═══ RECORDS PROVIDED

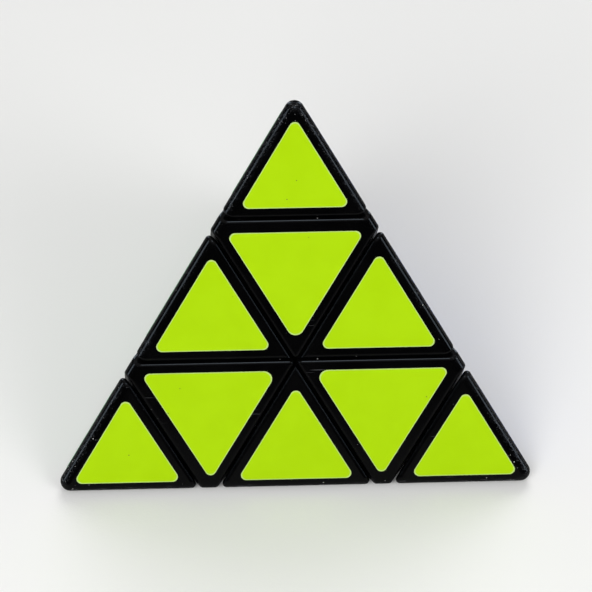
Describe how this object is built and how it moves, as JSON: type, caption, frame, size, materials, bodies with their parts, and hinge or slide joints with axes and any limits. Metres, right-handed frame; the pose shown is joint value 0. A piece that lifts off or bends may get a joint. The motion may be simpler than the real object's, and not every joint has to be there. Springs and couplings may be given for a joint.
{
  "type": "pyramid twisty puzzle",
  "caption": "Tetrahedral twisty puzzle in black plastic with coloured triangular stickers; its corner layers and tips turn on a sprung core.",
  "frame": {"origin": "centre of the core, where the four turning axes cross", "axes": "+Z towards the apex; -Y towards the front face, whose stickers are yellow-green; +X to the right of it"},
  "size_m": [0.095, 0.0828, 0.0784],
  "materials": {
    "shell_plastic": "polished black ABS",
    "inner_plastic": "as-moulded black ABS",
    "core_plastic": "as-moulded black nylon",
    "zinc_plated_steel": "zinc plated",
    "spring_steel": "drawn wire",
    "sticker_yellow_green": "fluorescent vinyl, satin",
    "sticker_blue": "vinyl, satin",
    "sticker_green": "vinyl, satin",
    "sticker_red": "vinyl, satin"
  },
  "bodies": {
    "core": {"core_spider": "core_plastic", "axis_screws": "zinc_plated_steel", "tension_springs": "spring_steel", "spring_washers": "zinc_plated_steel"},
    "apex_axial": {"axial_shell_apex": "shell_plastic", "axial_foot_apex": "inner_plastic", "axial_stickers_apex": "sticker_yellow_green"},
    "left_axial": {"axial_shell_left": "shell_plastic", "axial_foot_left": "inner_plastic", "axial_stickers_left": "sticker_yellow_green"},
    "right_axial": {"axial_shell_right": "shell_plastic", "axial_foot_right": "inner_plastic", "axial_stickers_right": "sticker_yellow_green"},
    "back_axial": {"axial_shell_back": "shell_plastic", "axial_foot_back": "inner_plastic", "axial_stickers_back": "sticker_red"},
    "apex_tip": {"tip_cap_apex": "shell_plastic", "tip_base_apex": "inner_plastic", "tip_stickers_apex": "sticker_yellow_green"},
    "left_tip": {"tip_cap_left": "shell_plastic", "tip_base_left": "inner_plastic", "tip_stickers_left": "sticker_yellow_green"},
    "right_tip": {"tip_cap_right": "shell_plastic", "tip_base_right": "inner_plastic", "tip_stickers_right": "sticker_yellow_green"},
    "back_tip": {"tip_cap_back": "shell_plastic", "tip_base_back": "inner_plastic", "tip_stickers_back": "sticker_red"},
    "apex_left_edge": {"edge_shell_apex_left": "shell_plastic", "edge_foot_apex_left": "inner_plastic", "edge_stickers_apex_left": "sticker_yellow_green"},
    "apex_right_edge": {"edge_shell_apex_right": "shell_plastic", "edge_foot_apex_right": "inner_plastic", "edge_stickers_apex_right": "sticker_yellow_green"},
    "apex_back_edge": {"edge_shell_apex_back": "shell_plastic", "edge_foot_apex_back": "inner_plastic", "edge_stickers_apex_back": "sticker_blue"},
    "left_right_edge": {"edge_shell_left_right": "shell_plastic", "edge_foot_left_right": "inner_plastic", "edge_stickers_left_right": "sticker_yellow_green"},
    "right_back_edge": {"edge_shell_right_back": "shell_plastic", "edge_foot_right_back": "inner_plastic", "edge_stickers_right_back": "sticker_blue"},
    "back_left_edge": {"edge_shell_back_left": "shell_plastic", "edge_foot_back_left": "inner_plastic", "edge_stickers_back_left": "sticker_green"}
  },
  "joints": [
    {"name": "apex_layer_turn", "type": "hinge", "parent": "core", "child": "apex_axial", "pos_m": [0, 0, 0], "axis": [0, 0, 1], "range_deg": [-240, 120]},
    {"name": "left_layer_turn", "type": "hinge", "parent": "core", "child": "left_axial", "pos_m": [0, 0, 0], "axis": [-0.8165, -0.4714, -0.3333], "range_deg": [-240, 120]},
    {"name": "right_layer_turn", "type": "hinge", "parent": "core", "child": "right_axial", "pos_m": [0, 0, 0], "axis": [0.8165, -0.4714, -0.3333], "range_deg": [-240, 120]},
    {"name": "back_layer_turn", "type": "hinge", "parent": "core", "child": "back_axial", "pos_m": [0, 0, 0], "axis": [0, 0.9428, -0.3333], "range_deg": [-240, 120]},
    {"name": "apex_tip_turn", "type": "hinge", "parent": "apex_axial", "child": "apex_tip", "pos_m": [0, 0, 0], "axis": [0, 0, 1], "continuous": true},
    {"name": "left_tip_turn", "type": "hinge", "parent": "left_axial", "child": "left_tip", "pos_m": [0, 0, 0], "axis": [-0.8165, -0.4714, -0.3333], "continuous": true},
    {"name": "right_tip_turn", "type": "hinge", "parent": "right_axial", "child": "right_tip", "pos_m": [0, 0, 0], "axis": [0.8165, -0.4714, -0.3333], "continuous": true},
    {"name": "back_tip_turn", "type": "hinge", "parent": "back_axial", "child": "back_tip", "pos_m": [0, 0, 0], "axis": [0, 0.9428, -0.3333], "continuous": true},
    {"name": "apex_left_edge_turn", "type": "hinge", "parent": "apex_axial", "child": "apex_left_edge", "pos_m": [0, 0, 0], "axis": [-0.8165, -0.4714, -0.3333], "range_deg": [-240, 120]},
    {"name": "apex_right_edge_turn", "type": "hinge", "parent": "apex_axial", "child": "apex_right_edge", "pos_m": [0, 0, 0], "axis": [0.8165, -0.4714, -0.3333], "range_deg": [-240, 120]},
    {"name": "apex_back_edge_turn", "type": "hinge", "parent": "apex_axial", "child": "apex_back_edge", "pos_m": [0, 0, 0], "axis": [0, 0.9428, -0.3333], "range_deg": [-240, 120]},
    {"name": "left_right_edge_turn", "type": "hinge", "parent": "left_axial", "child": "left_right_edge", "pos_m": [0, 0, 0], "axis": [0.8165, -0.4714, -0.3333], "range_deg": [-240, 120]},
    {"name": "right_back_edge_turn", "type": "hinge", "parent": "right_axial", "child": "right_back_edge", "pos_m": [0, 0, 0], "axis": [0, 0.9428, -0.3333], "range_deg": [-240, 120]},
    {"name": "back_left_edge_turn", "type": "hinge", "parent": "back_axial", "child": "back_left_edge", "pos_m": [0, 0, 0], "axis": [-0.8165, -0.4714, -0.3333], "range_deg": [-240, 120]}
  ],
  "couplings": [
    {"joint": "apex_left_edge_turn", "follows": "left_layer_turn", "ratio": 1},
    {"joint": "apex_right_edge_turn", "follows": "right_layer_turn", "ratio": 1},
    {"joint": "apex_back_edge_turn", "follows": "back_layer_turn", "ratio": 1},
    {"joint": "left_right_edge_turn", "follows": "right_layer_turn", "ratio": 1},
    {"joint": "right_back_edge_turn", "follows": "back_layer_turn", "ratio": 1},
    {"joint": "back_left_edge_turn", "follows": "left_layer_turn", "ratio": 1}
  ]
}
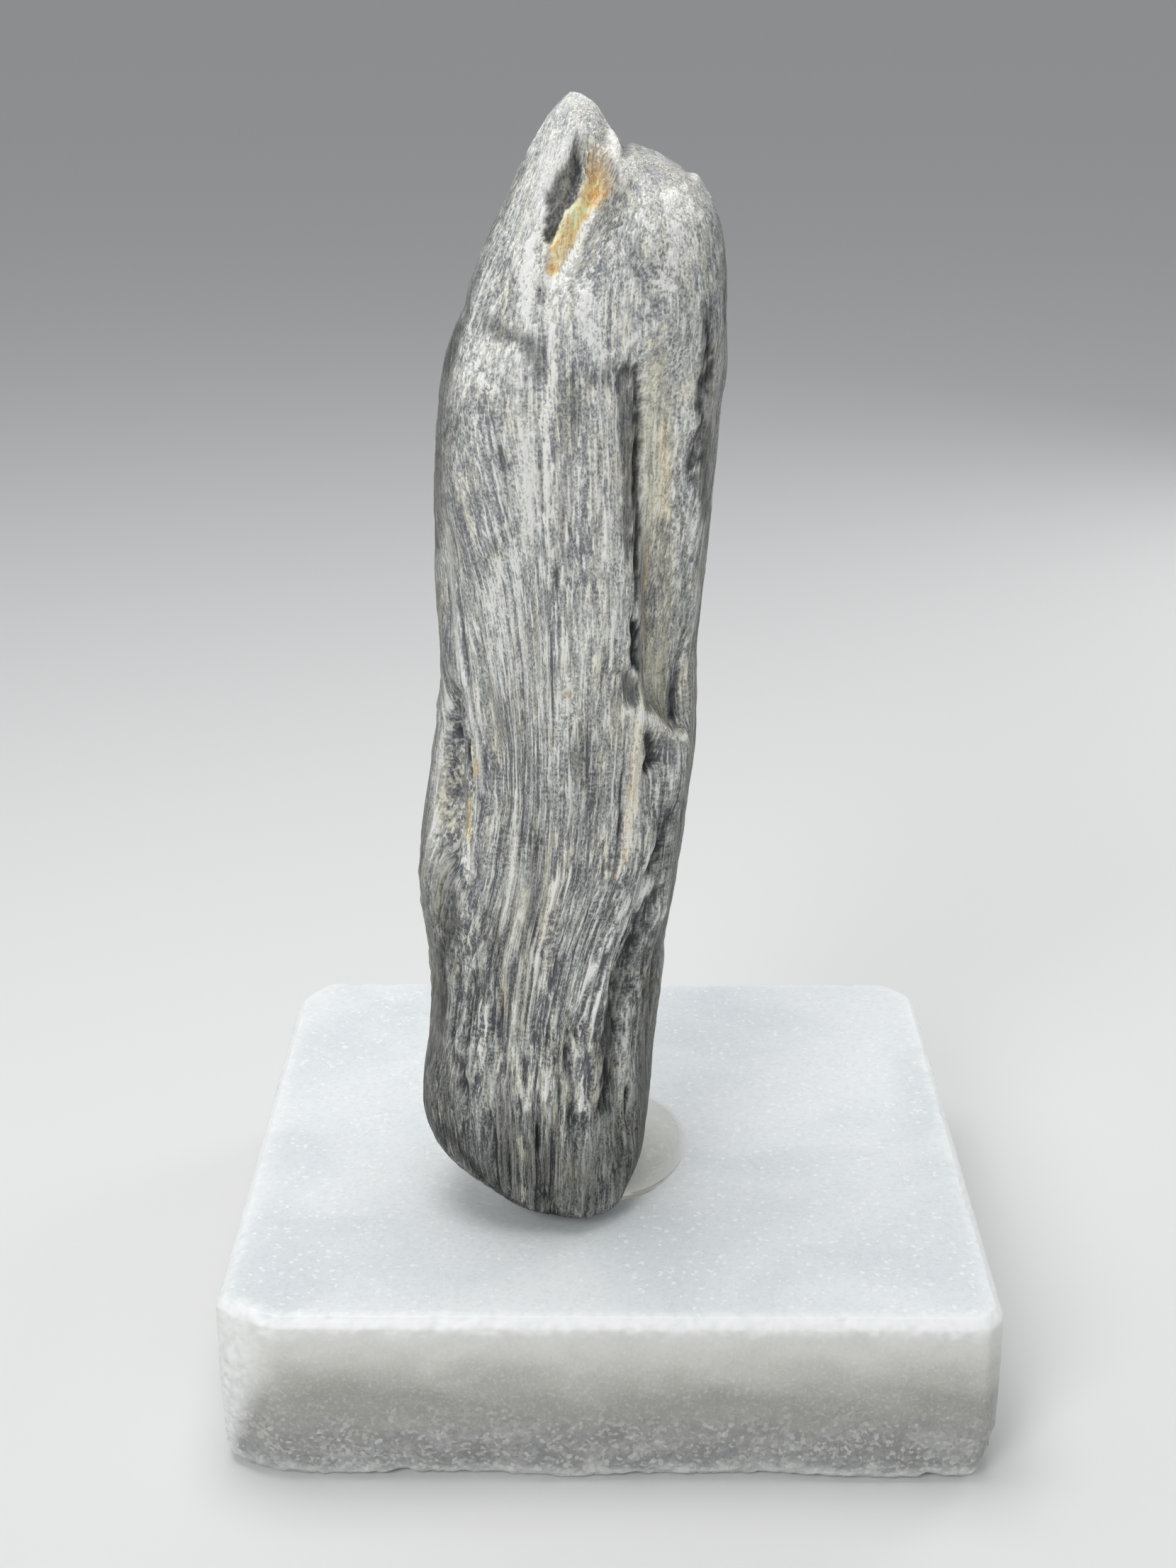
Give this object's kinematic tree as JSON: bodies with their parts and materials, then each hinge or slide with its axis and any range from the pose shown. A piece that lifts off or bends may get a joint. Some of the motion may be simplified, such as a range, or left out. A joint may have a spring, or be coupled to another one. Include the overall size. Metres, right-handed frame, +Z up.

══════

■ **TO DO**:
Your answer should be one number: the count of lines in the data above that include the word "joints".

■ **ANSWER TO THIS TASK**:
2